On Being Awkward
There are a lot of layers to trauma, abuse, neglect, and stress. The repercussions become particularly embedded if these hardships occur in childhood, but they deliver significant impact in adulthood, too.
As I have cultivated faith, I have had the great luxury of feeling safer in my own skin, probably because I have become more willing to set boundaries. Boundaries are easier to establish when we believe that better is a possible - or maybe even likely (GASP!) - future outcome. We start to believe in better treatment, better behavior, better friendships, better partnerships, either from the people currently in our lives or those that we are destined to meet in the future.
With safety comes awareness, and one thing that traumatized people learn in safe spaces is that we are AWKWARD. Call it whatever you want - socially inept, a bull in a social china shop (my personal favorite), confusing, confused, an imposter, masking, a wolf in sheep’s clothing - many of us are working very hard at getting it right (whatever it may be) while inadvertently acting like a robot wearing human skin.
This is for a variety of reasons. First, if we come from a dysfunctional childhood (hello, nearly everyone), odds are VERY high that the people who raised us lacked some basic social skills themselves, including limitations in communication, emotional regulation, self- or co-soothing, etcetera, etcetera, etcetera. You know those building blocks for having healthy, happy, functional relationships or acting somewhat “normal”? Intergenerational trauma isn’t just about abuse, neglect, or hardship, it’s also about passing down flaws and dysfunction.

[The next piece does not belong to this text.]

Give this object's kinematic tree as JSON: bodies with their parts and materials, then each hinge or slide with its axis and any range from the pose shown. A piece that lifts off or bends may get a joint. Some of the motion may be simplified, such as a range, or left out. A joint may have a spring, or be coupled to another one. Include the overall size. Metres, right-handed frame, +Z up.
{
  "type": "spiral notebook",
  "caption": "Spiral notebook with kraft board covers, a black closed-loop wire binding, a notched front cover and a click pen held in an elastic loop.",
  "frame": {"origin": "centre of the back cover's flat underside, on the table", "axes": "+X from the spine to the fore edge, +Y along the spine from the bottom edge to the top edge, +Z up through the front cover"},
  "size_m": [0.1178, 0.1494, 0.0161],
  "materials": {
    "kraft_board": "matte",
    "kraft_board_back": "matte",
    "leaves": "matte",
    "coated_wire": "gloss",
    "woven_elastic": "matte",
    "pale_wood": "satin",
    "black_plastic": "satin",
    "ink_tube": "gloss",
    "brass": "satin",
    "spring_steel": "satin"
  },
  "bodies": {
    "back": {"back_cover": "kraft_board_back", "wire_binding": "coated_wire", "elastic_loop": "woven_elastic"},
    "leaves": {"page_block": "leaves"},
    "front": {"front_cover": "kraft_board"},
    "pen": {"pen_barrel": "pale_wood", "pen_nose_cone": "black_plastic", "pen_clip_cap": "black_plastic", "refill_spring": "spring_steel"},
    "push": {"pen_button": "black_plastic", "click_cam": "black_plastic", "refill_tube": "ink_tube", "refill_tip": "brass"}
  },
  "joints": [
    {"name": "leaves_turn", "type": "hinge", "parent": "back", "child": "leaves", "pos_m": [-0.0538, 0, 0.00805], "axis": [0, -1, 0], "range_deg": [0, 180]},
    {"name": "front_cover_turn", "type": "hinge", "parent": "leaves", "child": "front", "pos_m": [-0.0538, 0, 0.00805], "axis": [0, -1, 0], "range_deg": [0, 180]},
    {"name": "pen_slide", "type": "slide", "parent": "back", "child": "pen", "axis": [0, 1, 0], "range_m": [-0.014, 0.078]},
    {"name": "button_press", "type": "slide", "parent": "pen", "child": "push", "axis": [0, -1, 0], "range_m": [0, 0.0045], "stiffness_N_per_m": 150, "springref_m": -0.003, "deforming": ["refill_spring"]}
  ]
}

Many of us are very paranoid we will become our mothers or fathers, while watching ourselves act just like them on a regular basis, particularly if we haven’t gone to therapy. In stress or trauma, the list of social skills limitations is somewhat endless, and is a primary reason why our family history contributes to the pain we experienced.

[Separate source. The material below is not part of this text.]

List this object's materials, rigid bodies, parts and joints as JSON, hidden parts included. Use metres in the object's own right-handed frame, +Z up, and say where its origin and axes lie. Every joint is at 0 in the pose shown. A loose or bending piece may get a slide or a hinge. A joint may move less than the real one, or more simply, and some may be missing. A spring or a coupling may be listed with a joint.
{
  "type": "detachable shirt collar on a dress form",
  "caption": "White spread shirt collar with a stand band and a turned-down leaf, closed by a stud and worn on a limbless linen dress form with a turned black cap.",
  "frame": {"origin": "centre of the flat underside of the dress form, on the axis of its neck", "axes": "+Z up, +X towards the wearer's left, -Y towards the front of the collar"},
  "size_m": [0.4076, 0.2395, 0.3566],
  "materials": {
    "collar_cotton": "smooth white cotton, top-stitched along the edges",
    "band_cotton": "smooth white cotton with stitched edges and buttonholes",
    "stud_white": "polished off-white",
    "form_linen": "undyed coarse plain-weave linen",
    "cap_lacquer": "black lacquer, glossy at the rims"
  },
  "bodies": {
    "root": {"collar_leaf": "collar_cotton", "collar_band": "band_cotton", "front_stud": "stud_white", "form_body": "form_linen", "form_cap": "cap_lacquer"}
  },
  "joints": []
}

Second (sorry, the first thing was so long ago, hang in there with me, people), stress and trauma literally change the brain and can manifest as neurodivergence. For example, children with more Adverse Childhood Experiences (ACEs) are also more likely to be diagnosed with ADHD, which is a form of neurodiversity that includes miscues, misreading, misinterpretations, over-doing it, under-doing it, or general confusion in social skills arenas.
The good thing is there are a LOT of resources on social skills out there in this day and age. It may feel embarrassing, but there is nothing wrong with starting with books on social skills meant for children, teens, and tweens. They’re bright, colorful, concise, and they offer information we may not have ever been given when we needed it the most.
These skills, like so many others, are learnable skills. From the safety of some newly cultivated faith and shored up boundaries, we can spend some me-time in our safe space reading books or listening to podcasts or watching videos to learn skills we were never taught in the first place.
And we can cut ourselves some slack for all the miscues or misunderstandings or malfunctions of our past. We can offer ourselves some grace for all the mistakes we’ve made, our cornucopia of social faux pas, and our inevitable future failures. Most importantly, we can just be… well, nice to ourselves about it for once.